Tooley and her mother, a nurse in Wellesley, were caretakers for her ill grandmother. Overtime, Tooley recognized the importance in caring for those who cannot care for of themselves and talking about uncomfortable, but important matters, like life insurance, legacy, and death.
“I really feel like I was meant for something greater, something that would touch people,” says Tooley.
The Mount Ida students are learning how to honor a lost life and create one last memory of that person for his or her loved ones.

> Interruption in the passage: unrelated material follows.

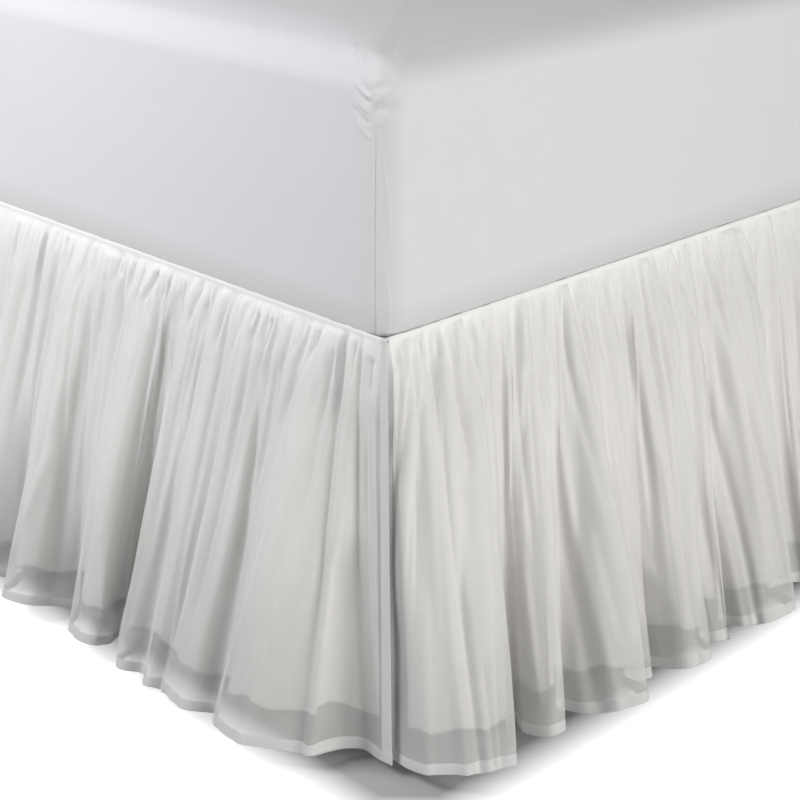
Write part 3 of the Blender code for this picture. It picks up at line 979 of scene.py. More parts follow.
VOILE = Cloth(
    "voile",
    (0.88, 0.875, 0.86),
    (0.82, 0.81, 0.79),
    cover=0.48,
    slub_cover=0.012,
    slub_shade=0.04,
    relief=0.03 * MM,
)
# The turned hem's doubled voile. Its colour is darker than the voile's, as painted shade low on the
# skirt.
SHADED_VOILE_HEM = Cloth(
    "voile_hem", (0.76, 0.76, 0.755), (0.68, 0.68, 0.67), cover=0.84, slub_cover=0.03
)
LINING = Cloth(
    "lining_cotton",
    (0.86, 0.85, 0.835),
    (0.80, 0.785, 0.765),
    thread=0.5 * MM,
    slub_shade=0.05,
    # Painted shade: its colour darkens towards its lower edge.
    painted_shade_share=0.6,
    painted_shade_span=(-0.42, -0.2),
)
DECK_CLOTH = Cloth("deck_cotton", (0.76, 0.76, 0.76), (0.70, 0.70, 0.69), thread=0.5 * MM)
SHEETING = Cloth(
    "fitted_sheet",
    (0.725, 0.73, 0.745),
    (0.70, 0.705, 0.72),
    thread=0.36 * MM,
    slub=1.1 * MM,
    slub_length=70 * MM,
    relief=0.07 * MM,
    # Painted shade: its colour darkens on the underside and over the lowest 40 mm of the walls,
    # just above the skirt's seam.
    painted_shade_share=0.35,
    painted_shade_span=(0.0, 0.04),
)
TICKING = Cloth("ticking", (0.66, 0.65, 0.62), (0.58, 0.57, 0.55), thread=0.9 * MM, relief=0.2 * MM)
DUST_COVER = Cloth("dust_cover", (0.10, 0.10, 0.11), (0.07, 0.07, 0.08), thread=1.2 * MM, sheen=0.1)


# ------------------------------------------------------------------ meshes of cloth


def cloth_mesh(name: str, points: np.ndarray, places: np.ndarray, mirrored: bool) -> bpy.types.Mesh:
    """A sheet of quads through a grid of points.

    Args:
        name: The mesh's name.
        points: Places in the row frame, by column and row.
        places: Cloth coordinates in metres, laid out as the points are.
        mirrored: True to turn the faces round.

    Returns:
        The mesh, smooth, with a UV map. A face keeps its column and row as its order.
    """
    columns, rows = points.shape[:2]
    sheet = bmesh.new()
    sheet.loops.layers.uv.new("UVMap")
    bmesh.ops.create_grid(
        sheet, x_segments=columns - 1, y_segments=rows - 1, size=0.5, calc_uvs=True
    )
    if mirrored:
        bmesh.ops.reverse_faces(sheet, faces=sheet.faces)
    mesh = bpy.data.meshes.new(name)
    sheet.to_mesh(mesh)
    sheet.free()
    flat = np.empty(len(mesh.vertices) * 3, np.float32)
    mesh.vertices.foreach_get("co", flat)
    flat = flat.reshape(-1, 3)
    column = np.rint((flat[:, 0] + 0.5) * (columns - 1)).astype(int)
    row = np.rint((0.5 - flat[:, 1]) * (rows - 1)).astype(int)
    mesh.vertices.foreach_set("co", points[column, row].astype(np.float32).ravel())
    corners = np.empty(len(mesh.loops), np.int32)
    mesh.loops.foreach_get("vertex_index", corners)
    cloth = places[column[corners], row[corners]].astype(np.float32)
    mesh.uv_layers[0].data.foreach_set("uv", cloth.ravel())
    mesh.shade_smooth()
    mesh.update()
    return mesh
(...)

Yet, in the minds of some, there is still a dismal, morbid stigma associated with the profession.
“I feel like we really help lift people up from their sorrows, open their eyes up, and say ‘Hey you have your whole lives to live still,’” said Moscat. “I wish people would see us like that instead of seeing us as grim reapers.”
Many of these students and professionals don’t see it as a morbid job, they see it as a lesson about life and living.
“A lot of people live their lives like they have the next day to fix things,” said Tooley, who reminds herself often that tomorrow is not promised.
“I’m learning a lot from working with death,” said Tooley.